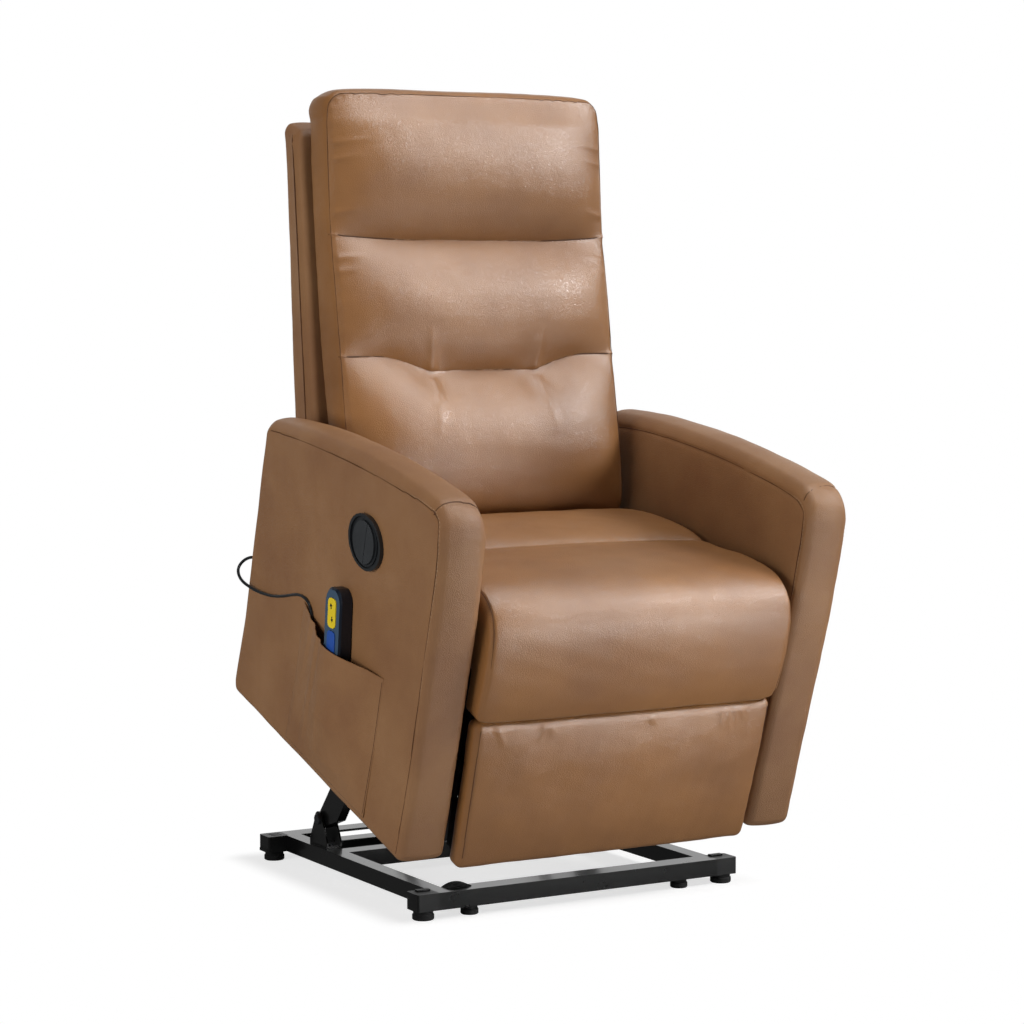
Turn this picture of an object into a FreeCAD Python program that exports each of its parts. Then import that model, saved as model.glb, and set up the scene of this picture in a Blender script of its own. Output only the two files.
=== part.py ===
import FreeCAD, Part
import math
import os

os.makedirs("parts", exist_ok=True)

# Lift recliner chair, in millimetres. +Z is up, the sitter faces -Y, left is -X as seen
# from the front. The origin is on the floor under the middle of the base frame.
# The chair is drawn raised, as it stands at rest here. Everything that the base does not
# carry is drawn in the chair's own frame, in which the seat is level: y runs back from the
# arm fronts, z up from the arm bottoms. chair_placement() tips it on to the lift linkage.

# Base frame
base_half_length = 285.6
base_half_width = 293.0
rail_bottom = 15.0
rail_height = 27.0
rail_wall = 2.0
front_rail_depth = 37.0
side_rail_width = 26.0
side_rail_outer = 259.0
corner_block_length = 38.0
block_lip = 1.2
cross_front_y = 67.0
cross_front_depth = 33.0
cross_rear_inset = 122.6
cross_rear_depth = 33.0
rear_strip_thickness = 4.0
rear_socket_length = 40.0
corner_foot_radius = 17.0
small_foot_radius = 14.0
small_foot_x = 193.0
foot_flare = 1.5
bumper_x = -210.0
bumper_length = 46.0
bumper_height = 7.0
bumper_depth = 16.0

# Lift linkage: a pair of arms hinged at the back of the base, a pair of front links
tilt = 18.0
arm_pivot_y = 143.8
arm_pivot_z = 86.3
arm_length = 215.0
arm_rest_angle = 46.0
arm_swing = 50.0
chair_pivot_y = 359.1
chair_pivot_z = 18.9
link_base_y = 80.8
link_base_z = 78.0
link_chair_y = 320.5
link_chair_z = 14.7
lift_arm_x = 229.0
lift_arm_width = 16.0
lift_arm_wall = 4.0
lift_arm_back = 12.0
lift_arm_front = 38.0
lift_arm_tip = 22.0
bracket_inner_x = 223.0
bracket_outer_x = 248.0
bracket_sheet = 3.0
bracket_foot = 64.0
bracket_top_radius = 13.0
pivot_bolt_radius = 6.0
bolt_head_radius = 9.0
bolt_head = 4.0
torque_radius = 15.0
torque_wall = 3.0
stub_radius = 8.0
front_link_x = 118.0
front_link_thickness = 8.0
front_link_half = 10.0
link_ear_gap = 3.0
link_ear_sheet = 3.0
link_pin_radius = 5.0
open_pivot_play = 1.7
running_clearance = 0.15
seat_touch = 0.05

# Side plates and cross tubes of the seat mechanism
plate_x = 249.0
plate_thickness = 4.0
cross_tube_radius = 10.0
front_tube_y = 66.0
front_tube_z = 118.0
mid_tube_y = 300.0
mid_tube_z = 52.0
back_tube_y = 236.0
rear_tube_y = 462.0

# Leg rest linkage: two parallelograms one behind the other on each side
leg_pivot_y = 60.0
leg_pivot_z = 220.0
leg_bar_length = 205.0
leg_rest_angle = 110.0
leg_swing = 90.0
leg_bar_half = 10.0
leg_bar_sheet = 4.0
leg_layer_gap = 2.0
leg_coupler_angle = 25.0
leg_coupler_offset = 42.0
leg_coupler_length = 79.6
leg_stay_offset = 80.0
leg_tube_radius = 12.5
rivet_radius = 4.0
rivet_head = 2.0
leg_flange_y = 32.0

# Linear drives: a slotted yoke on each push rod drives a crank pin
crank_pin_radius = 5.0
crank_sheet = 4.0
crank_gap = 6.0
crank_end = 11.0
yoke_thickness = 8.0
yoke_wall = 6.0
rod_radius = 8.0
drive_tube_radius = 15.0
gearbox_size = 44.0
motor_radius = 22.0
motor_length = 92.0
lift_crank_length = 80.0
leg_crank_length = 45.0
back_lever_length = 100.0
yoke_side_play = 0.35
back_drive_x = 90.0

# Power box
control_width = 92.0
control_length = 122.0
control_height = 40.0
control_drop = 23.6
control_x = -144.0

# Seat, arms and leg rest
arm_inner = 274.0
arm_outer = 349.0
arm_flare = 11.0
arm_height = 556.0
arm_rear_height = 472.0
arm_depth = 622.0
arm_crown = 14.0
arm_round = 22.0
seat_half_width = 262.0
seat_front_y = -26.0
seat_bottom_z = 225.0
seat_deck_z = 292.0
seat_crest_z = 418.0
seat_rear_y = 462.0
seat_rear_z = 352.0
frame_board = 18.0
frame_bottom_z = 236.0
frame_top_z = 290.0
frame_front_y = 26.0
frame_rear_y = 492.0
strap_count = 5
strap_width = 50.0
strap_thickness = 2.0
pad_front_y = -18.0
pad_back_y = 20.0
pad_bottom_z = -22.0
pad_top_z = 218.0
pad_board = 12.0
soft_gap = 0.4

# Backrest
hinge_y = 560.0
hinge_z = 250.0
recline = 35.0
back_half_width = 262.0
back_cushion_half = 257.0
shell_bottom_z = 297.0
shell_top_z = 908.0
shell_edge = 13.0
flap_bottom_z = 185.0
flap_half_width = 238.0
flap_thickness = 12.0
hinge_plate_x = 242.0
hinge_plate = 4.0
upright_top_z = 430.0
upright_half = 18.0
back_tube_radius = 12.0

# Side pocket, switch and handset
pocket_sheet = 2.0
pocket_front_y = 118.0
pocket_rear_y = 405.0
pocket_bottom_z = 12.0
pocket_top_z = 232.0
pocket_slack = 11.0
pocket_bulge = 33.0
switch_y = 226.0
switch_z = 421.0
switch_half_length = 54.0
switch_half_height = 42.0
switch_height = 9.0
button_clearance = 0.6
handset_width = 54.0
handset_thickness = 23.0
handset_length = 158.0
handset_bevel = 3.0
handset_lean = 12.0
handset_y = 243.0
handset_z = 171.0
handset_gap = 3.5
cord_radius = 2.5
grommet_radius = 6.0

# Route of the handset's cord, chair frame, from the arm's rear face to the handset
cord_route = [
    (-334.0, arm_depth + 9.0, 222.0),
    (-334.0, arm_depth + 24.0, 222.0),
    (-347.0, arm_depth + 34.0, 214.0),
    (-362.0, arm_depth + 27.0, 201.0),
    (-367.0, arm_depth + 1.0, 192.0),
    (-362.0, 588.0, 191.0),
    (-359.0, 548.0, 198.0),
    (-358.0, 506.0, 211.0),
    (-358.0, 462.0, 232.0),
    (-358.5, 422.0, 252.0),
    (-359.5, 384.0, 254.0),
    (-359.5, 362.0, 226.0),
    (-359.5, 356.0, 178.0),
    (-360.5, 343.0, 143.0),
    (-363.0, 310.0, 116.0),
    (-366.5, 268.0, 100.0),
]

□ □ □

*AIM*
State how many lines include the string "import", and nothing more.

*WRITTEN ANSWER*
4